Cordeiros e Altar
Mauro Marques
As histórias nem começam e nem terminam agora, elas se cruzam o tempo todo, pervertidamente, mas nunca inadvertidamente. Somos carnívoros e rasgamos com os dentes da indiferença e soberba a alma dos cordeiros colocados sobre o nosso altar. Escolha você sobre qual altar devem ser depositados os cordeiros em sua honra e glória. Os cordeiros precisam ter paciência que a imolação é deles, mas a decisão é do senhor do altar.
A minha história de cordeiro pode ter início em qualquer lugar, mas escolho uma manhã de domingo, acordo com leves e suaves dores na barriga, um desconforto. Olho para os lados e não vem ninguém, o domingo vai passar e as dores também.
Os dias aguentam e os desconfortos aumentam.
Ouço conselhos como um surdo e sigo em frente. Ainda não me descobri um cordeiro sendo preparado para o altar. Por enquanto tenho que atender os cordeiros do meu altar, faço mais devagar, tudo está mais lento. Meus alunos e alunas seguem meus caminhos.
Os dias continuam atravessando e as dores subtraindo minha paciência.

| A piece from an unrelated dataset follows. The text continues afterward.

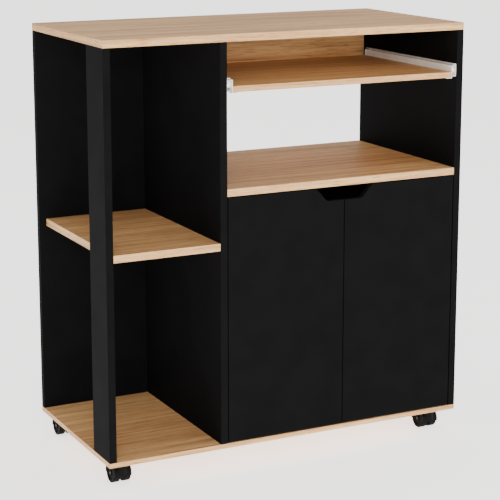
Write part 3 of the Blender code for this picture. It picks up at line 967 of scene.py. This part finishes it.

Tenho o primeiro gesto de medo e vou ao médico. Afinal, meus intestinos paravam e a barriga crescia. Como podia crescer se estava parada? O médico é velhinho, daquele tempo em que a medicina apertava a mão, os dois sentavam para prosear, e lá de vez em quando a medicina se atrevia em perguntar alguma coisa, geralmente, porque gostava de ouvir atentamente histórias e se aborrecia quando não compreendia o enredo. Depois pedia ao contador para deitar, se punha a escutar os ruídos que não foram ouvidos na conversa, apalpava as carnes procurando os sinais que ficaram escondidos no silêncio. A história se prolongava até o desfecho
(Senhor Mauro, deve ser uma infecção intestinal, mas me preocupa essa dor no lado direito.) (O que a gente faz?) (Um hemograma e quero o resultado até o final do dia.)

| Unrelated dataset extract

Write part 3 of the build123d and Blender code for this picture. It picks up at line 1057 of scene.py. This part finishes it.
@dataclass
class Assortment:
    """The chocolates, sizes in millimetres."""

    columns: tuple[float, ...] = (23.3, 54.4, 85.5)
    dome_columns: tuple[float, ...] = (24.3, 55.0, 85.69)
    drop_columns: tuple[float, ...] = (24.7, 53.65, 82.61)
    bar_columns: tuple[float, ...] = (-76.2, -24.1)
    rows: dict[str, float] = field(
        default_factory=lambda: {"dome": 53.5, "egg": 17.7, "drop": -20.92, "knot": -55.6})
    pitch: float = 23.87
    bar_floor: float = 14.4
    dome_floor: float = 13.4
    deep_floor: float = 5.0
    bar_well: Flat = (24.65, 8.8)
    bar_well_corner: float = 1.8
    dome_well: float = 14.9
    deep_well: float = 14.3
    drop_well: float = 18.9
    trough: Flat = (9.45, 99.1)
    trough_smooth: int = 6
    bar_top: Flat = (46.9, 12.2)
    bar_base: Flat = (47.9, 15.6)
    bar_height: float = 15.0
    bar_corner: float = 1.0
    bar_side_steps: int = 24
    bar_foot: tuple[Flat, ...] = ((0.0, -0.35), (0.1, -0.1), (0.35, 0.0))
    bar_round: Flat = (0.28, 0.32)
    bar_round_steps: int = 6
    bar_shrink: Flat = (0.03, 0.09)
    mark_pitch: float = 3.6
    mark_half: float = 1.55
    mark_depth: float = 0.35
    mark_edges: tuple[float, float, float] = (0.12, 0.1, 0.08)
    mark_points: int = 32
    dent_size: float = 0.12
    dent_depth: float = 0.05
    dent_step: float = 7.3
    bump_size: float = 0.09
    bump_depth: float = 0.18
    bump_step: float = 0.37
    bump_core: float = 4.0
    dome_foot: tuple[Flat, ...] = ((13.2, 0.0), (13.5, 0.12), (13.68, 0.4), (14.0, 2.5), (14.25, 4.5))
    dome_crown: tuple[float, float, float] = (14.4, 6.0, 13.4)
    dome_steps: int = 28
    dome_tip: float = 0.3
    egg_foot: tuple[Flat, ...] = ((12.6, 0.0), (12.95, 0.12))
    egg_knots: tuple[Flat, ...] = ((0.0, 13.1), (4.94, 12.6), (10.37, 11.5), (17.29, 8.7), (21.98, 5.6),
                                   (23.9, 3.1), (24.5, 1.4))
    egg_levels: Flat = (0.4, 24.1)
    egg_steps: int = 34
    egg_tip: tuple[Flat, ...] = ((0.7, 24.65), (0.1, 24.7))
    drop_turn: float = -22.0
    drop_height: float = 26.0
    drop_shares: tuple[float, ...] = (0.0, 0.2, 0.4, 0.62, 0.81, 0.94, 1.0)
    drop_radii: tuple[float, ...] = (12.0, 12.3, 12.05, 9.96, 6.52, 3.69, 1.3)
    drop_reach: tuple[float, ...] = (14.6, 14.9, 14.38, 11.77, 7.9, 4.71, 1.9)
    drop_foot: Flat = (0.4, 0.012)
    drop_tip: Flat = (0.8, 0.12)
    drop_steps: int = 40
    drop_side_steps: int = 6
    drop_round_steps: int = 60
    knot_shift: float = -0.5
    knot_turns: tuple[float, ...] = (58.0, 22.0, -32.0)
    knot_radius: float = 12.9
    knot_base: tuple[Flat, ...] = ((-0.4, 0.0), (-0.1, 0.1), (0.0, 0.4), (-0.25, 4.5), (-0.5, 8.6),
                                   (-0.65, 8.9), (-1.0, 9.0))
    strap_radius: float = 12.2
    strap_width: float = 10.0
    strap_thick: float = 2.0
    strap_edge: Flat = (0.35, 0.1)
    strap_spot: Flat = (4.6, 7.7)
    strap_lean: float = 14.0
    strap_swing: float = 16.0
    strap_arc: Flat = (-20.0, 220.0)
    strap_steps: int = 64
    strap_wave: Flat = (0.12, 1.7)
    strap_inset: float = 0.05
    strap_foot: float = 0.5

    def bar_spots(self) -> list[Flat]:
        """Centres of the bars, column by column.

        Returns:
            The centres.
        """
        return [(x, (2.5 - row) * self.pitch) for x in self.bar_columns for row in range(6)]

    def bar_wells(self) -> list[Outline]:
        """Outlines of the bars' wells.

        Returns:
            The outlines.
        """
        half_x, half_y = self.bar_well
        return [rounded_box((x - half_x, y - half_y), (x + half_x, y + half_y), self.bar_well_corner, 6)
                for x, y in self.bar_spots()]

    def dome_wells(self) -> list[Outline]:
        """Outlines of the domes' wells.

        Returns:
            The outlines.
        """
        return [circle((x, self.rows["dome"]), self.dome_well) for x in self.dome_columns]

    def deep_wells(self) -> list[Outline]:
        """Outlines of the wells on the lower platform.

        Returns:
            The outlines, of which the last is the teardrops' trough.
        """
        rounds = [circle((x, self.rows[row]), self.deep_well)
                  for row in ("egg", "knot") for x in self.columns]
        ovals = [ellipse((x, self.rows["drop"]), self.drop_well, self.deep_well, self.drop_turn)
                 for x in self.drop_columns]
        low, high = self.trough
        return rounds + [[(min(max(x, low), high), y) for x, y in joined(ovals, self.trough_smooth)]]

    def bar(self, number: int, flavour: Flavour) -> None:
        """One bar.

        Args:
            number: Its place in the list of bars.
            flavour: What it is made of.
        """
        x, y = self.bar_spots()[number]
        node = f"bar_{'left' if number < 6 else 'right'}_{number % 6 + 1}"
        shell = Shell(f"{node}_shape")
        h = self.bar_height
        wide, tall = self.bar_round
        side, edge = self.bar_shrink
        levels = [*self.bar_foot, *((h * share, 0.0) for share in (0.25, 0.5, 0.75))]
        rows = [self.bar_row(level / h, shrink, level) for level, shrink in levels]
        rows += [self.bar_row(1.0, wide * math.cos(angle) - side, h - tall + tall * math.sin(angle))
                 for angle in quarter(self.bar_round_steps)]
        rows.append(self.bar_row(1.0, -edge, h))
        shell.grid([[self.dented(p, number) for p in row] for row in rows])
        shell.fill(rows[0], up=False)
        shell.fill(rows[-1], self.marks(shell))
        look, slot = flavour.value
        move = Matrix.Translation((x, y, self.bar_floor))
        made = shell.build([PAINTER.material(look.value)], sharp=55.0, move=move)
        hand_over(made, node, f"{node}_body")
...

Não deu alteração no hemograma.
Infecção intestinal. A prescrição dos laxantes foi seguida à risca.
Outra semana tem início e os cordeiros esperando. As dores diminuíram, mas o altar seguia pronto, esperando. Ninguém precisa saber que é um cordeiro, na hora do sacrifício o altar será servido e você estará lá. As dores retornaram mais intensas. Depois o cordeiro procura ajuda.
O telefone toca, é meu pai
(Alô) ((Mauro, a tua mãe não está bem...) (To indo.)
A minha jovem mãe pedia ajuda
(O que foi mãe?) (A minha mão perdeu a memória.) (Memória?) (É... ela ta esquecida.)
Levo minha mãe ao hospital de pronto-socorro da minha cidade. Ela é atendida imediatamente, mas tenho tempo de lançar aos ventos meu medo
(Acho que é uma isquemia.)
Minhas dores aumentam. Fico fora daquelas paredes brancas e passo a tarde caminhando de um lado a outro. Acho uma janela por onde vejo a jovem senhora. Ela faz exames, responde perguntas, mas sorrindo. Minha alma relaxa enquanto meus dentes cerram de dor. Penso em entrar e gritar que o paciente sou eu. Bobagem, apenas a recebo de volta e a levo para casa. Não tinha nada, a mão tinha ficado esquecida mesmo, mas já sabia que era a esquerda, não adiantava querer ser da direita. Com a mão reconhecida e a mãe tranquila fui para casa. O altar continuava me esperando. A dor também, ela confiava em mim, mas agora com calafrios pedi que me levassem ao hospital de pronto-socorro. Esperava que estivessem realmente de prontidão. No caminho queria gritar desesperado
(Voa canarinho, voa!)
Mas como incentivar seu filho a correr? Fiquei quieto, mas durante o caminho, num descuido do carro parado no trânsito, abri a porta e saí
(Mauro, volta aqui!)
Não tinha tempo para explicar, apenas cai de quatro, assim mesmo, auau auau, vomitando.
Chegamos ao HPS. Fui atendido depois de uma leve escaramuça.